**What is required:**
Output the full material exactly as it appears here.

[start]

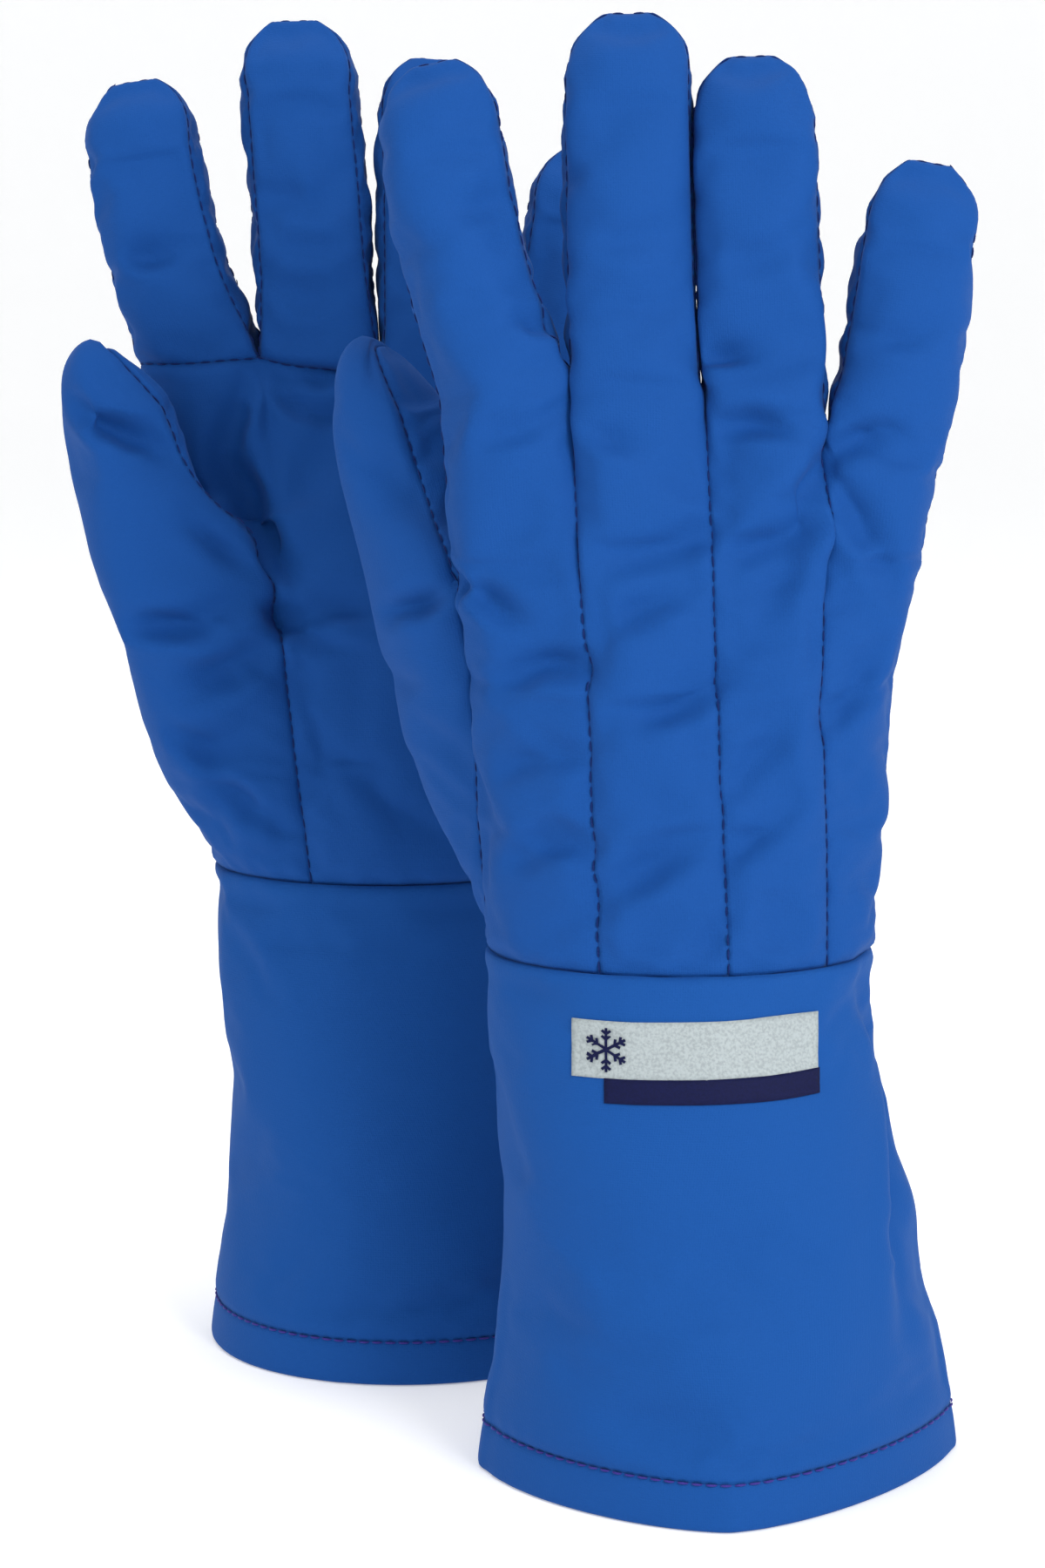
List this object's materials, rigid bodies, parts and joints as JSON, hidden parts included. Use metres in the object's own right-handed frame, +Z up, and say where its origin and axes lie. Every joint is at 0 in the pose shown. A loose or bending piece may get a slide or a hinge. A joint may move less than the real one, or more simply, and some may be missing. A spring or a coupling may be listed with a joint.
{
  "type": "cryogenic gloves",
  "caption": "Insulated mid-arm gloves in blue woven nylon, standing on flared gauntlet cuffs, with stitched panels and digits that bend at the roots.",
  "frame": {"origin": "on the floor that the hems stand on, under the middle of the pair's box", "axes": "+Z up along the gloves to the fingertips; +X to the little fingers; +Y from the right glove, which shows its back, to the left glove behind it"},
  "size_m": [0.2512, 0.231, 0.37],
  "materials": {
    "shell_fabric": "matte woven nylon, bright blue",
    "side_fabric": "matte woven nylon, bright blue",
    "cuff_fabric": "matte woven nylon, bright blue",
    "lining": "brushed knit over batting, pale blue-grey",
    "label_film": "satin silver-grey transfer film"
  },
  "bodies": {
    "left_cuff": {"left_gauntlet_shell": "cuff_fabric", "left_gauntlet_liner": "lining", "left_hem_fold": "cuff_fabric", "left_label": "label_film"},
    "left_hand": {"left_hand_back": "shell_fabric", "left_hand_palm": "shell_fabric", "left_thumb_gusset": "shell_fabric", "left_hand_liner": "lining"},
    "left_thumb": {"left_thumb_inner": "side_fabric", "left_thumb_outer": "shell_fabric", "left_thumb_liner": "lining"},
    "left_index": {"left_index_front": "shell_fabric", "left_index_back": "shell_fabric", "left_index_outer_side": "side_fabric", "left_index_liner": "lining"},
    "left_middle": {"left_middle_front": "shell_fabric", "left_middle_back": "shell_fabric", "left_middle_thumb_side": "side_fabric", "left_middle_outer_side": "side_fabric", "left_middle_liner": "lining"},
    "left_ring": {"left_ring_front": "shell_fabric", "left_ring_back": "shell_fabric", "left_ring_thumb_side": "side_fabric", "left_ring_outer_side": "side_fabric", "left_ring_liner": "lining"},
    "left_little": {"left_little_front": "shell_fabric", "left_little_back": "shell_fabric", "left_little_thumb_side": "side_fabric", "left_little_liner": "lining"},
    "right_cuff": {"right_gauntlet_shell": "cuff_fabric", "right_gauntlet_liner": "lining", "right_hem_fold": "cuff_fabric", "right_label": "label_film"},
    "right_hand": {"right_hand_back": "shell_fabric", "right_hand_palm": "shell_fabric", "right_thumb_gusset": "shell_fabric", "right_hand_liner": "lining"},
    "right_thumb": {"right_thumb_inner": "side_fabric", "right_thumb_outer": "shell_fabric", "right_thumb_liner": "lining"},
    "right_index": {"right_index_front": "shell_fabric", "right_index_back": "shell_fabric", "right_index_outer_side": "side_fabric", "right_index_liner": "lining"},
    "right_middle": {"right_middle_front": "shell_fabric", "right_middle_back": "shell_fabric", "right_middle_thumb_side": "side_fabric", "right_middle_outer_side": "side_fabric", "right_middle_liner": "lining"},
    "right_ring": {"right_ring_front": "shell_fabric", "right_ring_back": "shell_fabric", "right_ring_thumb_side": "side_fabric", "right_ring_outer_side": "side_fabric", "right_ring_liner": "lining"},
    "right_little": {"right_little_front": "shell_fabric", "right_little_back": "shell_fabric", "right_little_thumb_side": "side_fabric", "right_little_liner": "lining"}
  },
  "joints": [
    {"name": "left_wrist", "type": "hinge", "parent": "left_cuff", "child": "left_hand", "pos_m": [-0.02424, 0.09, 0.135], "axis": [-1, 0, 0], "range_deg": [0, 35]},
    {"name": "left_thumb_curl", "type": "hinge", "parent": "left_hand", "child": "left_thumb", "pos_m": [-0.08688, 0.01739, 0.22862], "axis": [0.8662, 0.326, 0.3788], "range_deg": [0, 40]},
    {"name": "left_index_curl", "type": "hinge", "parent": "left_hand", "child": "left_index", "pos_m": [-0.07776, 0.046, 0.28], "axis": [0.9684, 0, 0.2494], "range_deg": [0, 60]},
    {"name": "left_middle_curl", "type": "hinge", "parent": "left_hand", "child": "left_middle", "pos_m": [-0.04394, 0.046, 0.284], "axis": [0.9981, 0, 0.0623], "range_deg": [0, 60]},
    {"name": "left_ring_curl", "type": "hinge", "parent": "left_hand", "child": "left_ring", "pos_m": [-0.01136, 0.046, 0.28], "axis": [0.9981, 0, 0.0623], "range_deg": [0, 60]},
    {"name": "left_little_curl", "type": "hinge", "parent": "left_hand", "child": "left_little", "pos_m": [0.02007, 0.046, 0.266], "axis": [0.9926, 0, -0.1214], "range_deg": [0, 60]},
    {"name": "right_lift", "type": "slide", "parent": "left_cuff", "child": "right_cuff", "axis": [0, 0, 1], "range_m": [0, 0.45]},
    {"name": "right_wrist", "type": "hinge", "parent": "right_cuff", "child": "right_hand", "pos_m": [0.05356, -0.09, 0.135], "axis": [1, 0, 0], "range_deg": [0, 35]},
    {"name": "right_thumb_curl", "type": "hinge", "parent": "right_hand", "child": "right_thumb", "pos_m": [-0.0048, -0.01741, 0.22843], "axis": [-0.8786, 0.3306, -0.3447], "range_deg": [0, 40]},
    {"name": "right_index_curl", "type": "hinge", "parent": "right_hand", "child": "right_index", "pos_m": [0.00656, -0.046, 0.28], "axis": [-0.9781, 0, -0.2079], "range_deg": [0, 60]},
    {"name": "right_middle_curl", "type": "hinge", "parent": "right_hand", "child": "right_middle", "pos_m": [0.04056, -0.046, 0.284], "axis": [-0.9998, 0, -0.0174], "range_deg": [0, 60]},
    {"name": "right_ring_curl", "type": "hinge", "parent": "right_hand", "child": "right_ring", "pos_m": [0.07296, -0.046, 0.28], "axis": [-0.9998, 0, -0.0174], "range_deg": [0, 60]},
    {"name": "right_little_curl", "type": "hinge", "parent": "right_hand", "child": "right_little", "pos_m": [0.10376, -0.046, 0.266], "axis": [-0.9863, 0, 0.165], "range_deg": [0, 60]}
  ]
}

[end]

**Output below:**
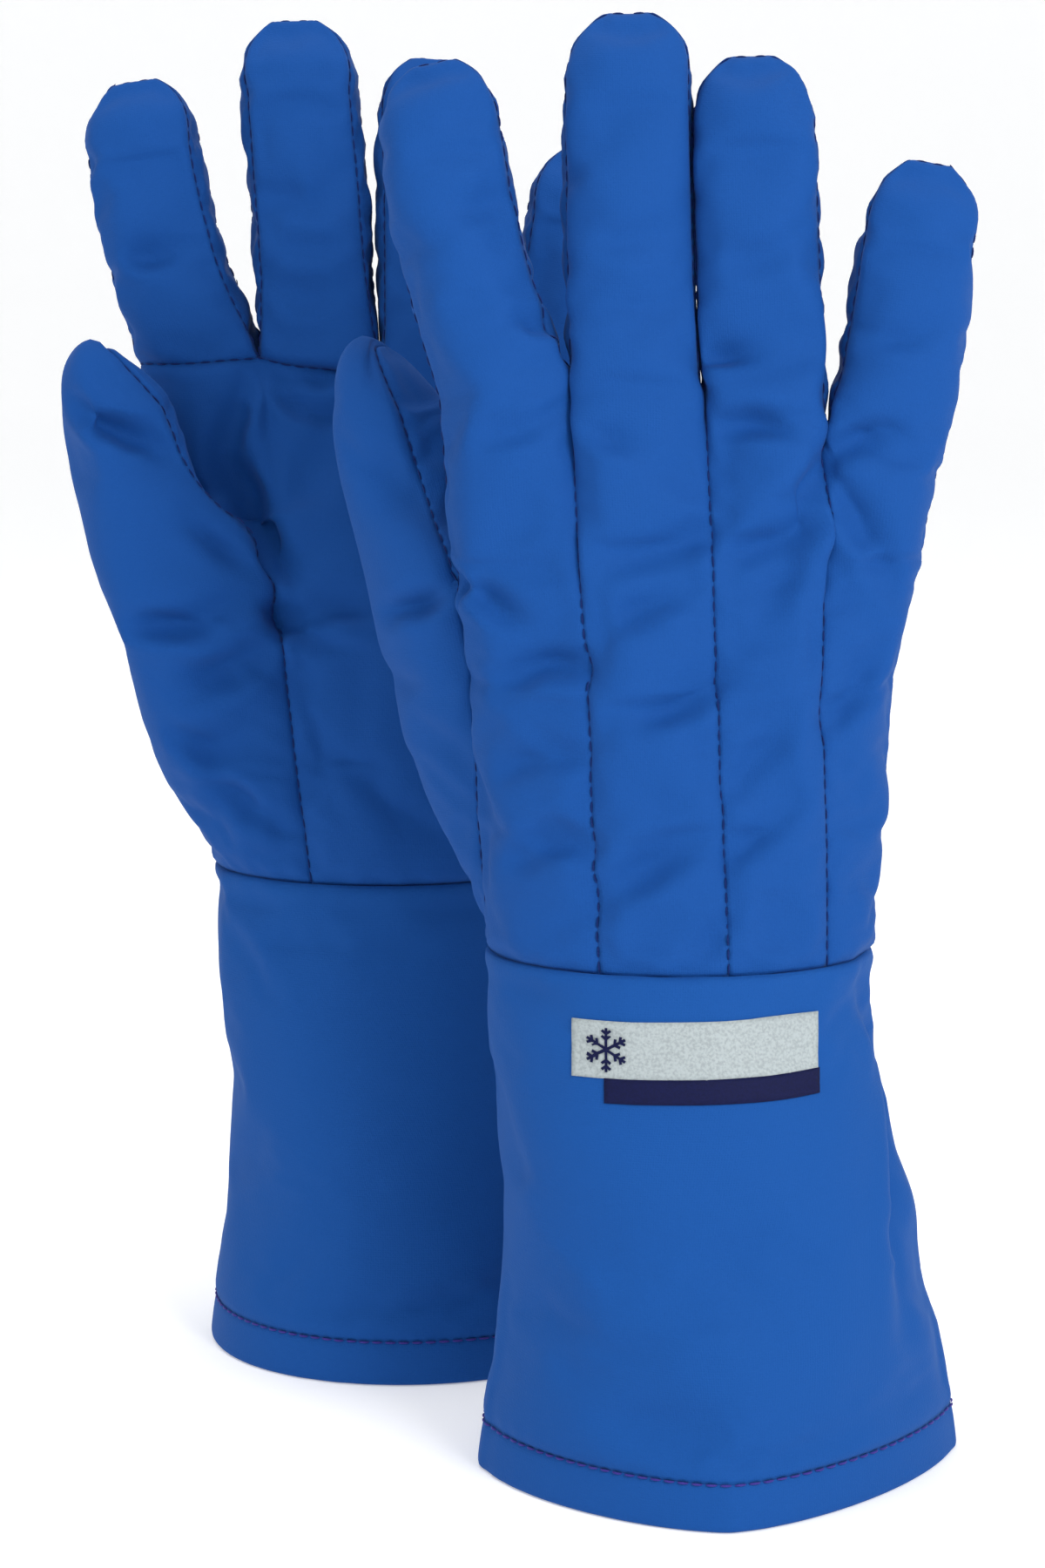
List this object's materials, rigid bodies, parts and joints as JSON, hidden parts included. Use metres in the object's own right-handed frame, +Z up, and say where its origin and axes lie. Every joint is at 0 in the pose shown. A loose or bending piece may get a slide or a hinge. A joint may move less than the real one, or more simply, and some may be missing. A spring or a coupling may be listed with a joint.
{
  "type": "cryogenic gloves",
  "caption": "Insulated mid-arm gloves in blue woven nylon, standing on flared gauntlet cuffs, with stitched panels and digits that bend at the roots.",
  "frame": {"origin": "on the floor that the hems stand on, under the middle of the pair's box", "axes": "+Z up along the gloves to the fingertips; +X to the little fingers; +Y from the right glove, which shows its back, to the left glove behind it"},
  "size_m": [0.2512, 0.231, 0.37],
  "materials": {
    "shell_fabric": "matte woven nylon, bright blue",
    "side_fabric": "matte woven nylon, bright blue",
    "cuff_fabric": "matte woven nylon, bright blue",
    "lining": "brushed knit over batting, pale blue-grey",
    "label_film": "satin silver-grey transfer film"
  },
  "bodies": {
    "left_cuff": {"left_gauntlet_shell": "cuff_fabric", "left_gauntlet_liner": "lining", "left_hem_fold": "cuff_fabric", "left_label": "label_film"},
    "left_hand": {"left_hand_back": "shell_fabric", "left_hand_palm": "shell_fabric", "left_thumb_gusset": "shell_fabric", "left_hand_liner": "lining"},
    "left_thumb": {"left_thumb_inner": "side_fabric", "left_thumb_outer": "shell_fabric", "left_thumb_liner": "lining"},
    "left_index": {"left_index_front": "shell_fabric", "left_index_back": "shell_fabric", "left_index_outer_side": "side_fabric", "left_index_liner": "lining"},
    "left_middle": {"left_middle_front": "shell_fabric", "left_middle_back": "shell_fabric", "left_middle_thumb_side": "side_fabric", "left_middle_outer_side": "side_fabric", "left_middle_liner": "lining"},
    "left_ring": {"left_ring_front": "shell_fabric", "left_ring_back": "shell_fabric", "left_ring_thumb_side": "side_fabric", "left_ring_outer_side": "side_fabric", "left_ring_liner": "lining"},
    "left_little": {"left_little_front": "shell_fabric", "left_little_back": "shell_fabric", "left_little_thumb_side": "side_fabric", "left_little_liner": "lining"},
    "right_cuff": {"right_gauntlet_shell": "cuff_fabric", "right_gauntlet_liner": "lining", "right_hem_fold": "cuff_fabric", "right_label": "label_film"},
    "right_hand": {"right_hand_back": "shell_fabric", "right_hand_palm": "shell_fabric", "right_thumb_gusset": "shell_fabric", "right_hand_liner": "lining"},
    "right_thumb": {"right_thumb_inner": "side_fabric", "right_thumb_outer": "shell_fabric", "right_thumb_liner": "lining"},
    "right_index": {"right_index_front": "shell_fabric", "right_index_back": "shell_fabric", "right_index_outer_side": "side_fabric", "right_index_liner": "lining"},
    "right_middle": {"right_middle_front": "shell_fabric", "right_middle_back": "shell_fabric", "right_middle_thumb_side": "side_fabric", "right_middle_outer_side": "side_fabric", "right_middle_liner": "lining"},
    "right_ring": {"right_ring_front": "shell_fabric", "right_ring_back": "shell_fabric", "right_ring_thumb_side": "side_fabric", "right_ring_outer_side": "side_fabric", "right_ring_liner": "lining"},
    "right_little": {"right_little_front": "shell_fabric", "right_little_back": "shell_fabric", "right_little_thumb_side": "side_fabric", "right_little_liner": "lining"}
  },
  "joints": [
    {"name": "left_wrist", "type": "hinge", "parent": "left_cuff", "child": "left_hand", "pos_m": [-0.02424, 0.09, 0.135], "axis": [-1, 0, 0], "range_deg": [0, 35]},
    {"name": "left_thumb_curl", "type": "hinge", "parent": "left_hand", "child": "left_thumb", "pos_m": [-0.08688, 0.01739, 0.22862], "axis": [0.8662, 0.326, 0.3788], "range_deg": [0, 40]},
    {"name": "left_index_curl", "type": "hinge", "parent": "left_hand", "child": "left_index", "pos_m": [-0.07776, 0.046, 0.28], "axis": [0.9684, 0, 0.2494], "range_deg": [0, 60]},
    {"name": "left_middle_curl", "type": "hinge", "parent": "left_hand", "child": "left_middle", "pos_m": [-0.04394, 0.046, 0.284], "axis": [0.9981, 0, 0.0623], "range_deg": [0, 60]},
    {"name": "left_ring_curl", "type": "hinge", "parent": "left_hand", "child": "left_ring", "pos_m": [-0.01136, 0.046, 0.28], "axis": [0.9981, 0, 0.0623], "range_deg": [0, 60]},
    {"name": "left_little_curl", "type": "hinge", "parent": "left_hand", "child": "left_little", "pos_m": [0.02007, 0.046, 0.266], "axis": [0.9926, 0, -0.1214], "range_deg": [0, 60]},
    {"name": "right_lift", "type": "slide", "parent": "left_cuff", "child": "right_cuff", "axis": [0, 0, 1], "range_m": [0, 0.45]},
    {"name": "right_wrist", "type": "hinge", "parent": "right_cuff", "child": "right_hand", "pos_m": [0.05356, -0.09, 0.135], "axis": [1, 0, 0], "range_deg": [0, 35]},
    {"name": "right_thumb_curl", "type": "hinge", "parent": "right_hand", "child": "right_thumb", "pos_m": [-0.0048, -0.01741, 0.22843], "axis": [-0.8786, 0.3306, -0.3447], "range_deg": [0, 40]},
    {"name": "right_index_curl", "type": "hinge", "parent": "right_hand", "child": "right_index", "pos_m": [0.00656, -0.046, 0.28], "axis": [-0.9781, 0, -0.2079], "range_deg": [0, 60]},
    {"name": "right_middle_curl", "type": "hinge", "parent": "right_hand", "child": "right_middle", "pos_m": [0.04056, -0.046, 0.284], "axis": [-0.9998, 0, -0.0174], "range_deg": [0, 60]},
    {"name": "right_ring_curl", "type": "hinge", "parent": "right_hand", "child": "right_ring", "pos_m": [0.07296, -0.046, 0.28], "axis": [-0.9998, 0, -0.0174], "range_deg": [0, 60]},
    {"name": "right_little_curl", "type": "hinge", "parent": "right_hand", "child": "right_little", "pos_m": [0.10376, -0.046, 0.266], "axis": [-0.9863, 0, 0.165], "range_deg": [0, 60]}
  ]
}